Il faut avouer, mon ami, qu’en France, dans une classe du peuple aussi pauvre que la famille de Haydn, il n’est guère question de musique.

La nature avait donné à Haydn une voix sonore et délicate. En Italie, à cette époque, un tel avantage eût pu devenir funeste au petit paysan : peut-être Marchesi eût eu un émule digne de lui, mais l’Europe attendrait encore son symphoniste. Frank, donnant à son jeune cousin, pour me servir des propres expressions de Haydn, plus de taloches que de bons morceaux, mit bientôt le jeune tympaniste en état non seulement de jouer du violon et d’autres instruments, mais encore de comprendre le latin, et de chanter au lutrin de la paroisse, de manière à se faire une réputation dans tout le canton.

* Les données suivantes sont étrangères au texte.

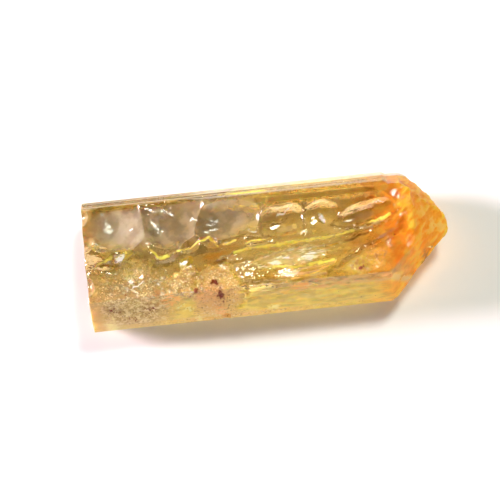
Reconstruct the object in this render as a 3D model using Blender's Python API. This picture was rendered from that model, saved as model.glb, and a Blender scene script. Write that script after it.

Le hasard conduisit chez Frank, Reüter, maître de chapelle de Saint-Étienne, cathédrale de Vienne. Il cherchait des voix pour recruter ses enfants de chœur. Le maître d’école lui proposa bien vite son petit parent : il vient ; Reüter lui donne un canon à chanter à première vue.

La précision, la pureté des sons, le brio[1]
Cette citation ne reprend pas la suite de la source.